>> start Data shown

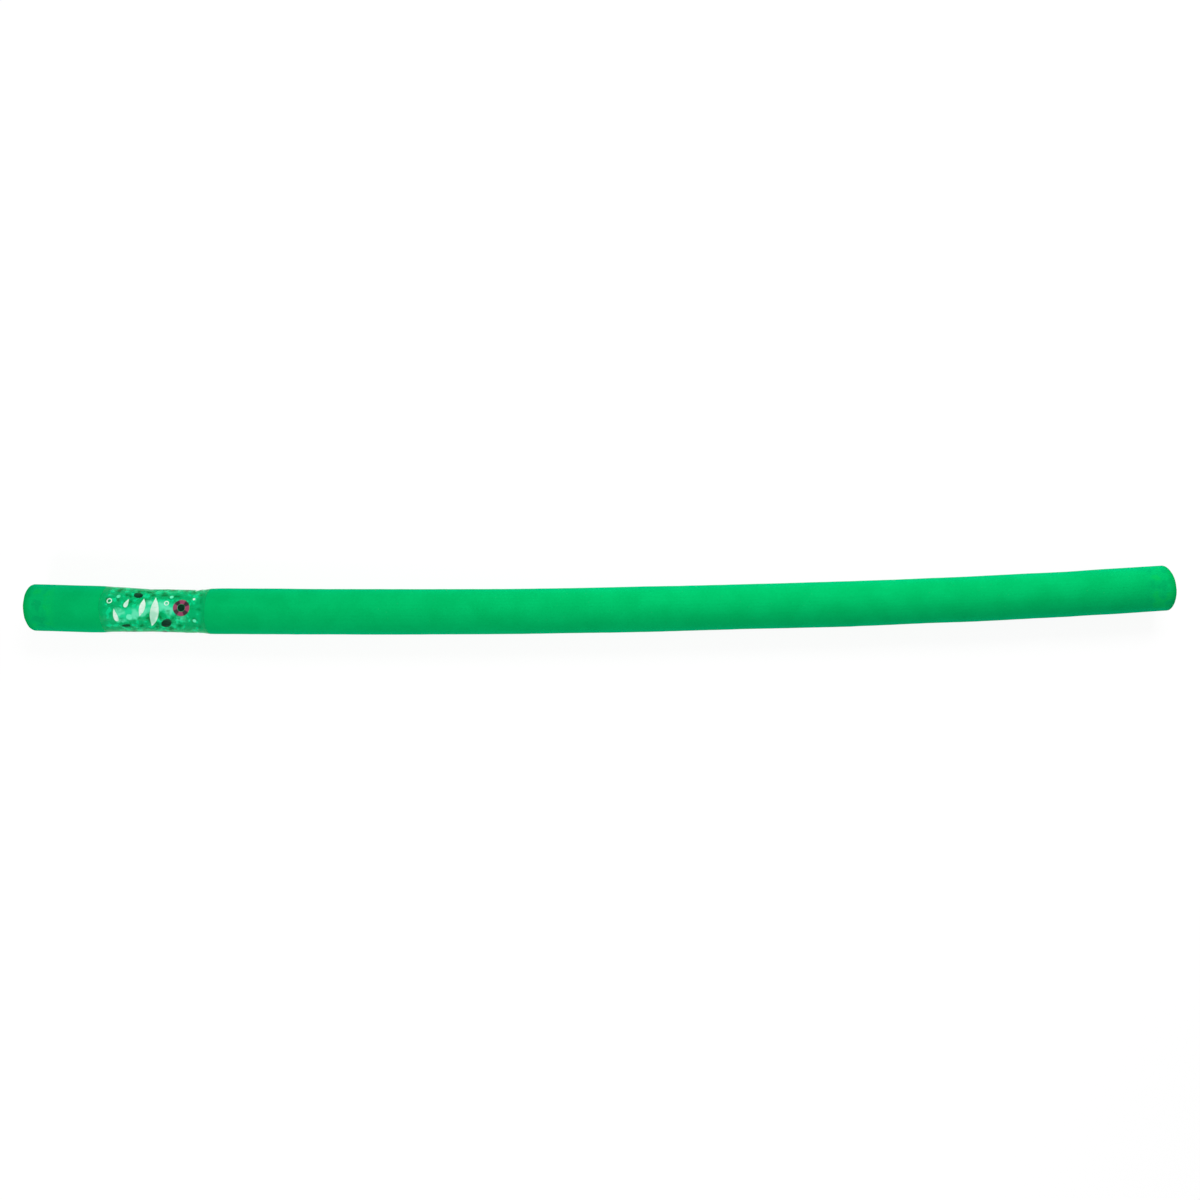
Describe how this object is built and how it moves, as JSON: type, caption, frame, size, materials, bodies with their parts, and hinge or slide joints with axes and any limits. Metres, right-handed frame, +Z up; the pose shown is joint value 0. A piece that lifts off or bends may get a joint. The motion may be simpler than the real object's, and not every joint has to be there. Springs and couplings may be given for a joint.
{
  "type": "pool noodle",
  "caption": "Long hollow tube of green closed-cell foam in a shallow bow, with a thin printed film label shrunk round it near an end.",
  "frame": {"origin": "on the ground under the middle of the noodle: the bottom centre of its bounding box", "axes": "+X along the noodle's chord, from the end near the film label to the plain end; +Y to the side that both ends bow towards; +Z up from the ground"},
  "size_m": [1.602, 0.0801, 0.0629],
  "materials": {
    "foam": "extruded closed-cell polyethylene foam, satin skin, cells cut open on the sawn ends",
    "film": "clear glossy shrink film with green, white, mint, magenta and dark print"
  },
  "bodies": {
    "root": {"foam_tube": "foam", "label_sleeve": "film"}
  },
  "joints": []
}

>> end Data shown

#### [Written exercise]
Write out the data again, exactly and in full.

#### [Task answer]
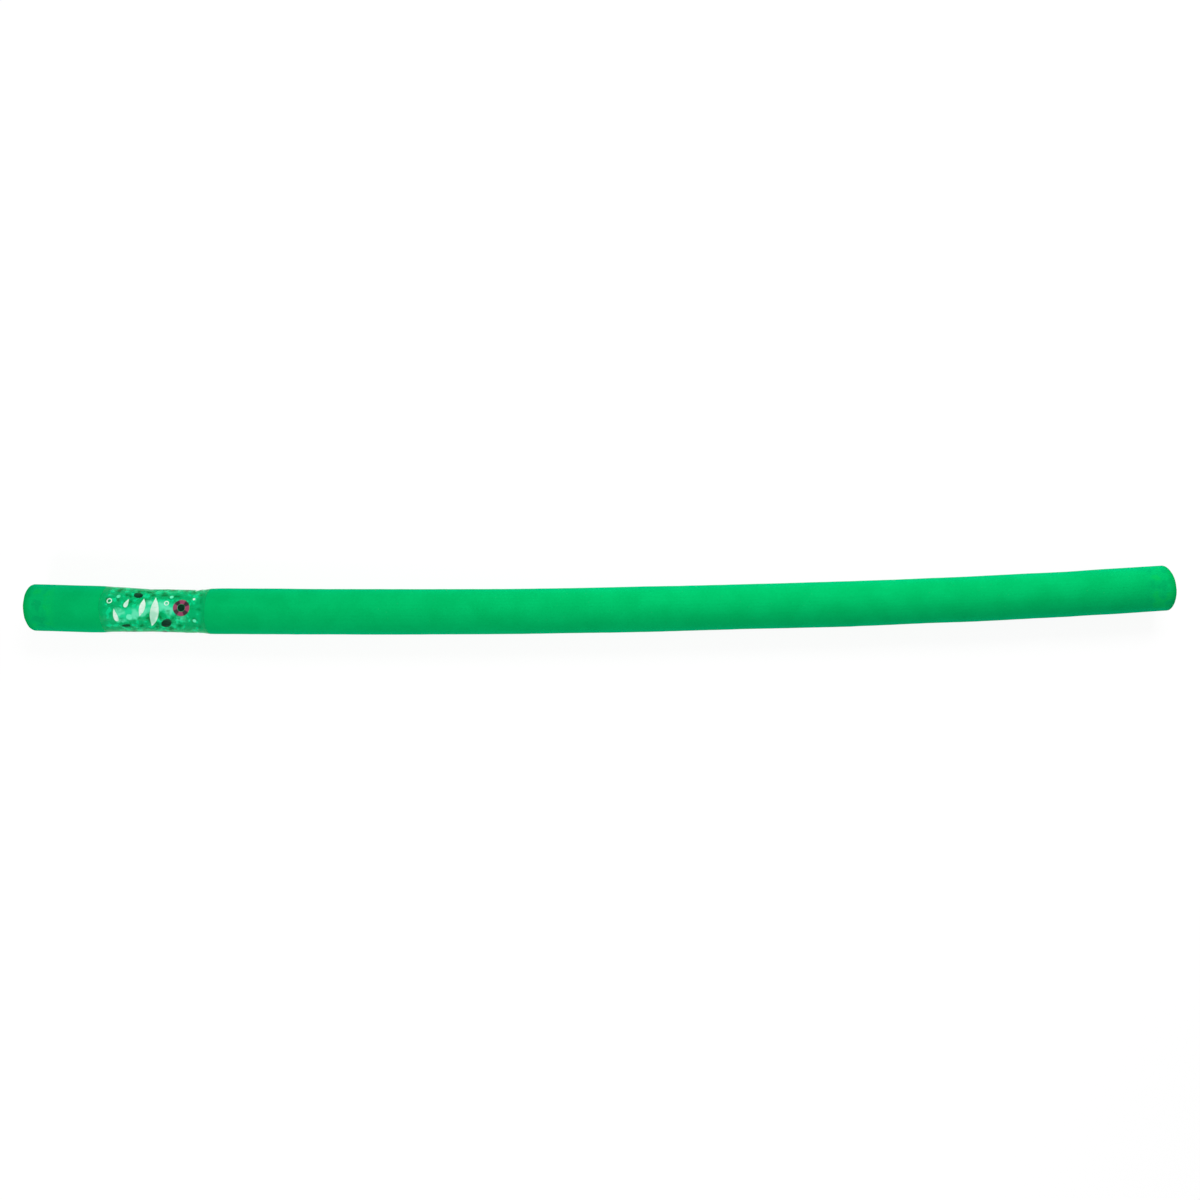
Describe how this object is built and how it moves, as JSON: type, caption, frame, size, materials, bodies with their parts, and hinge or slide joints with axes and any limits. Metres, right-handed frame, +Z up; the pose shown is joint value 0. A piece that lifts off or bends may get a joint. The motion may be simpler than the real object's, and not every joint has to be there. Springs and couplings may be given for a joint.
{
  "type": "pool noodle",
  "caption": "Long hollow tube of green closed-cell foam in a shallow bow, with a thin printed film label shrunk round it near an end.",
  "frame": {"origin": "on the ground under the middle of the noodle: the bottom centre of its bounding box", "axes": "+X along the noodle's chord, from the end near the film label to the plain end; +Y to the side that both ends bow towards; +Z up from the ground"},
  "size_m": [1.602, 0.0801, 0.0629],
  "materials": {
    "foam": "extruded closed-cell polyethylene foam, satin skin, cells cut open on the sawn ends",
    "film": "clear glossy shrink film with green, white, mint, magenta and dark print"
  },
  "bodies": {
    "root": {"foam_tube": "foam", "label_sleeve": "film"}
  },
  "joints": []
}